Risk to Reward
Creating a forex trading plan is one of the most essential parts of being a successful trader. If you go into the market knowing your set rules and risk to reward then you will be much more confident in the entry and exit of your trades. My game plan in this presentation is to teach you how to set multiple positions with a 1:1, 2:1 and 3:1 risk to reward, along with how to effectively trail stop.
1:1 Risk to Reward
Using a 1:1 risk to reward allows the trader to breakeven with a 50% win rate.
An example of a 1:1 position would be a 20 pip SL (stop loss) with a 20 pip TP (take profit)
The 1:1 position is usually my first position of 4 when trading and closes once my first and lowest TP is reached.
This is the one and only position that I do not trail stop.
2:1 Risk to Reward
Using a 2:1 risk to reward allows the trader to breakeven with a 33% win rate.
An example of a 2:1 position would be a 20 pip SL (stop loss) with a 40 pip TP (take profit)
The 2:1 position is usually my second position of 4 when trading and begins trail stopping with SL moved to positive 10 pips in case the position turns against me. From there, I trail stop every 20 pips or so, depending upon the strategy.
3:1 Risk to Reward
Using a 3:1 risk to reward allows the trader to breakeven with a 25% win rate.
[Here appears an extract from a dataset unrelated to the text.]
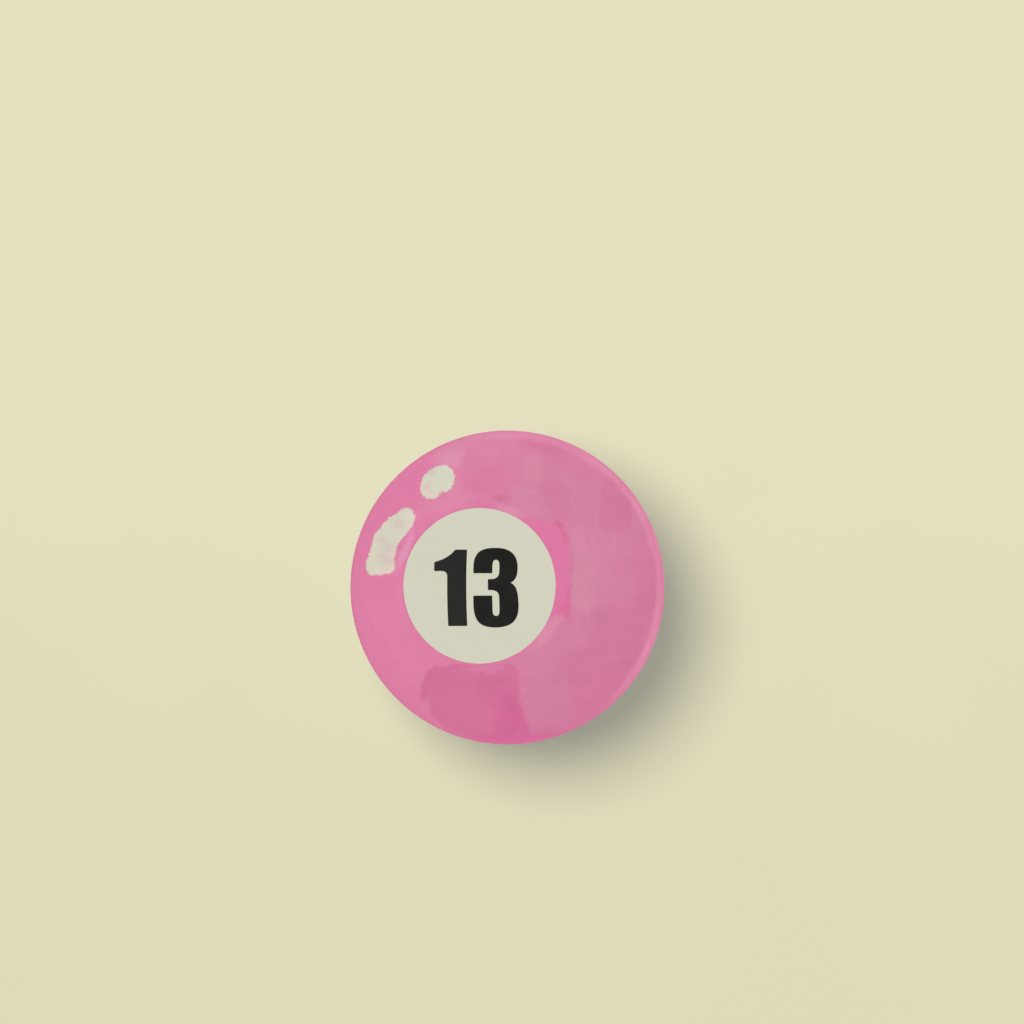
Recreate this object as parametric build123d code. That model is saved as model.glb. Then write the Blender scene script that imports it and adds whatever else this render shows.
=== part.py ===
from build123d import *
import math
import os

# Numbered pool ball, cast phenolic resin, built as the real ball is built: a solid
# coloured ball with two round pockets on opposite sides, an ivory resin disc cast into
# each pocket, and black resin numerals cast into pockets routed in each disc. Every
# joint is line to line, because each colour is poured against the one before it, and
# the finished ball is then ground and polished to one true sphere.
#
# Frame: origin at the centre of the ball, +Z up, the first number faces -Y (front) and
# the second faces +Y (rear). Both read upright. +X is to the right seen from the front.
# Millimetres.

# ---- driving dimensions ---------------------------------------------------------
BALL_DIAMETER = 57.15  # pool ball, 2 1/4 inch, +-0.127
DISC_DIAMETER = 28.0  # edge circle of the ivory number disc
DISC_DEPTH = 9.0  # from the polished pole to the floor of the disc pocket
DISC_FLOOR_RADIUS = 1.0  # corner radius of the cutter that bores the disc pocket
NUMERAL_DEPTH = 4.5  # from the polished pole to the floor of the numeral pockets
NUMERAL_HEIGHT = 14.3  # height of the figure 3, the taller of the two
NUMERAL_WIDTH = 15.5  # overall width of the two figures
NUMERAL_CORNER = 0.16  # corner rounding left by the engraving cutter
NUMERAL_SHIFT_X = -0.07  # sideways centring on the pole
NUMERAL_SHIFT_Z = -0.37  # the figures sit a little below the pole
OVERRUN = 2.0  # how far cutters run past the sphere

R = BALL_DIAMETER / 2

# ---- figures --------------------------------------------------------------------
# Heavy condensed grotesque figures, drawn on a grid 737 wide and 691 high, x to the
# right and y down. "L" is a line, "C" a cubic with two handles. Corners of the path
# are rounded by the cutter, smooth joins are left alone.
GRID_W, GRID_H = 737.0, 691.0
ONE = [
    ("M", (293, 15)),
    ("L", (293, 678)),
    ("L", (122, 678)),
    ("L", (122, 252)),
    ("C", (122, 216), (105, 200), (67, 200)),
    ("L", (0, 200)),
    ("L", (0, 121)),
    ("C", (78, 103), (145, 70), (186, 15)),
]
THREE = [
    ("M", (354, 221)),
    ("L", (518, 221)),
    ("L", (518, 160)),
    ("C", (518, 124), (525, 104), (547, 104)),
    ("C", (569, 104), (577, 124), (577, 163)),
    ("L", (577, 196)),
    ("C", (577, 250), (556, 272), (504, 272)),
    ("L", (481, 272)),
    ("L", (481, 367)),
    ("L", (504, 367)),
    ("C", (556, 367), (577, 389), (577, 441)),
    ("L", (577, 538)),
    ("C", (577, 572), (569, 591), (547, 591)),
    ("C", (525, 591), (518, 572), (518, 538)),
    ("L", (518, 415)),
    ("L", (354, 415)),
    ("L", (354, 489)),
    ("C", (354, 642), (406, 691), (537, 691)),
    ("C", (672, 691), (737, 630), (737, 499)),
    ("C", (737, 388), (724, 328), (673, 304)),
    ("C", (714, 283), (730, 244), (730, 179)),
    ("C", (730, 64), (668, 0), (540, 0)),
    ("C", (406, 0), (354, 44), (354, 168)),
]


def to_mm(p):
    """Grid point to millimetres on the disc, x right and z up, about the pole."""
    return (
        (p[0] / GRID_W - 0.5) * NUMERAL_WIDTH + NUMERAL_SHIFT_X,
        (0.5 - p[1] / GRID_H) * NUMERAL_HEIGHT + NUMERAL_SHIFT_Z,
    )


def segments(glyph):
    """The glyph as closed cubic and line segments in millimetres."""
    out, at = [], to_mm(glyph[0][1])
    start = at
    for op in glyph[1:]:
        pts = [to_mm(p) for p in op[1:]]
        out.append([at, *pts])
        at = pts[-1]
    if math.dist(at, start) > 1e-6:
        out.append([at, start])
    return out


def split(seg, t):
    """de Casteljau: the two parts of a segment at t."""
    rows = [seg]
    while len(rows[-1]) > 1:
        r = rows[-1]
        rows.append(
            [
                (a[0] + (b[0] - a[0]) * t, a[1] + (b[1] - a[1]) * t)
                for a, b in zip(r, r[1:])
            ]
        )
    return [r[0] for r in rows], [r[-1] for r in rows][::-1]


def direction(a, b):
    d = math.dist(a, b)
    return ((b[0] - a[0]) / d, (b[1] - a[1]) / d)


def rounded(segs, size):
    """The path with each sharp corner cut back by size and bridged by a round cubic."""
    n = len(segs)
    sharp = []
    for i in range(n):
        u = direction(segs[i - 1][-2], segs[i - 1][-1])
        v = direction(segs[i][0], segs[i][1])
        sharp.append(u[0] * v[0] + u[1] * v[1] < 0.985)
    out = []
    for i, seg in enumerate(segs):
        length = sum(
            math.dist(split(seg, k / 16)[0][-1], split(seg, (k + 1) / 16)[0][-1])
            for k in range(16)
        )
        if sharp[i]:
            seg = split(seg, size / length)[1]
        if sharp[(i + 1) % n]:
            keep = 1 - size / (length - (size if sharp[i] else 0))
            seg = split(seg, keep)[0]
        out.append(seg)
    path = []
    for i, seg in enumerate(out):
        if sharp[i]:
            a, b, c = out[i - 1][-1], segs[i][0], seg[0]
            k = 0.55
            path.append(
                [
                    a,
                    (a[0] + (b[0] - a[0]) * k, a[1] + (b[1] - a[1]) * k),
                    (c[0] + (b[0] - c[0]) * k, c[1] + (b[1] - c[1]) * k),
                    c,
                ]
            )
        path.append(seg)
    return path


def figure_face(glyph):
    """The figure as a flat face in the local plane of the number."""
    edges = []
    for seg in rounded(segments(glyph), NUMERAL_CORNER):
        if len(seg) == 2:
            edges.append(Line(seg[0], seg[1]))
        else:
            edges.append(Bezier(*seg))
    return Face(Wire(edges))


# ---- the front number, facing -Y --------------------------------------------------

def facing_front(depth):
    """A plane across the number axis at this depth below the pole, normal to -Y."""
    return Plane(origin=(0, -(R - depth), 0), x_dir=(1, 0, 0), z_dir=(0, -1, 0))


# the boring cutter: a round bar with a rounded nose, run in from outside the ball
floor = facing_front(DISC_DEPTH)
cutter = floor * Cylinder(
    DISC_DIAMETER / 2,
    DISC_DEPTH + OVERRUN,
    align=(Align.CENTER, Align.CENTER, Align.MIN),
)
nose = cutter.edges().sort_by(Axis.Y)[-1]
cutter = fillet(nose, DISC_FLOOR_RADIUS)

engraving = facing_front(NUMERAL_DEPTH)
figures = {
    name: extrude(
        engraving * figure_face(glyph), NUMERAL_DEPTH + OVERRUN, dir=(0, -1, 0)
    )
    for name, glyph in (("numeral_one", ONE), ("numeral_three", THREE))
}

# The inlays are ground flush with the ball, so they take the ball's own sphere. Its
# poles lie on Z here, well clear of both discs.
ball = Sphere(R)
disc = (ball & cutter) - list(figures.values())
numerals = {name: ball & tool for name, tool in figures.items()}

# ---- the rear number: the same, turned half a turn about the vertical --------------
turn = Rotation(0, 0, 180)

# ---- the coloured body: the same sphere, poles on Y, where the two pockets take them --
body = Rotation(90, 0, 0) * Sphere(R) - cutter - turn * cutter

nodes = {"ball_body": body, "front_number_disc": disc, "rear_number_disc": turn * disc}
for name, solid in numerals.items():
    nodes["front_" + name] = solid
    nodes["rear_" + name] = turn * solid

os.makedirs("parts", exist_ok=True)
for name, shape in nodes.items():
    solids = shape.solids()
    export_step(solids[0] if len(solids) == 1 else Compound(solids), f"parts/{name}.step")
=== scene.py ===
import math

import bpy
import numpy as np
from mathutils import Matrix, Vector
from mathutils.geometry import delaunay_2d_cdt


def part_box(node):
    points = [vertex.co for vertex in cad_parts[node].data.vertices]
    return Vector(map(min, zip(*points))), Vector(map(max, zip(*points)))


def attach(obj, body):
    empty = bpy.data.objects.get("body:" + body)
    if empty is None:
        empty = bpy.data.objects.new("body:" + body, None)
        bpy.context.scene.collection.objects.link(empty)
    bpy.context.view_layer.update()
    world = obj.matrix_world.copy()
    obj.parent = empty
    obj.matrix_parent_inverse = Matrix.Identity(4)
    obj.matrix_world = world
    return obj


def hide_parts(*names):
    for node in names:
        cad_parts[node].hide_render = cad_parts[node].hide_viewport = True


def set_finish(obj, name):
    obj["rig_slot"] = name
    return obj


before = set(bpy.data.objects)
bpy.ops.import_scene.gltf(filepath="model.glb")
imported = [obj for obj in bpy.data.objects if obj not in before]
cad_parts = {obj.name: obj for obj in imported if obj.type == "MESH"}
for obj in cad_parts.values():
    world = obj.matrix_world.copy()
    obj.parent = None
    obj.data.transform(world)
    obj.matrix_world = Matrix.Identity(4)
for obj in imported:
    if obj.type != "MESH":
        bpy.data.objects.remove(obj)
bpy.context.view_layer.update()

scene = bpy.context.scene
MM = 0.001

# ---- sizes ------------------------------------------------------------------------
R = 28.575  # the ball
DISC_R = 14.0  # edge of the number disc
DISC_DEPTH = 9.0  # pole to the floor of the disc's pocket
DISC_CORNER = 1.0  # round in the corner of that floor
NUMERAL_DEPTH = 4.5  # pole to the floor of the figures' pockets
SEAM_HALF = 0.035  # the polished-over seam between two colours: half its width
SEAM_DEPTH = 0.022  # and how far it dips below the sphere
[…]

An example of a 3:1 position would be a 20 pip SL (stop loss) with a 60 pip TP (take profit)
The 3:1 position is usually my third position of 4 when trading and begins trail stopping with SL moved to positive 20 pips in case the position turns against me. From there, I trail stop every 20 pips or so, depending upon the strategy.
Opening Multiple Positions
The reasoning behind opening multiple positions per trade, is to reach each of the risk to reward scenarios and to maximize and lock my profit to it’s highest potential.
By using a breakeven and trail stop, I ensure that I am gaining maximum pips with solid risk management.
What Is Trail Stopping?
Trail Stopping is an advanced type of stop loss order that reduces the risk of your trade as it progresses. As the trade moves in the trader’s favor, the stop is adjusted to a more favorable rate. Other than my 1:1 first position, I always trail my stops.
Dynamic Trailing Stop
A Dynamic Trailing Stop is the most commonly used. For every 0.1 pip that the trade moves in our favor, the stop is adjusted.
Fixed-Step Trailing Stop
A Fixed-Step Trailing Stop is similar to the dynamic trailing stop, however it bases on a set number of pips. If the trader enters 20 pips, then the stop is moved every 20 pips and must reach that 20 pips to move the original stop.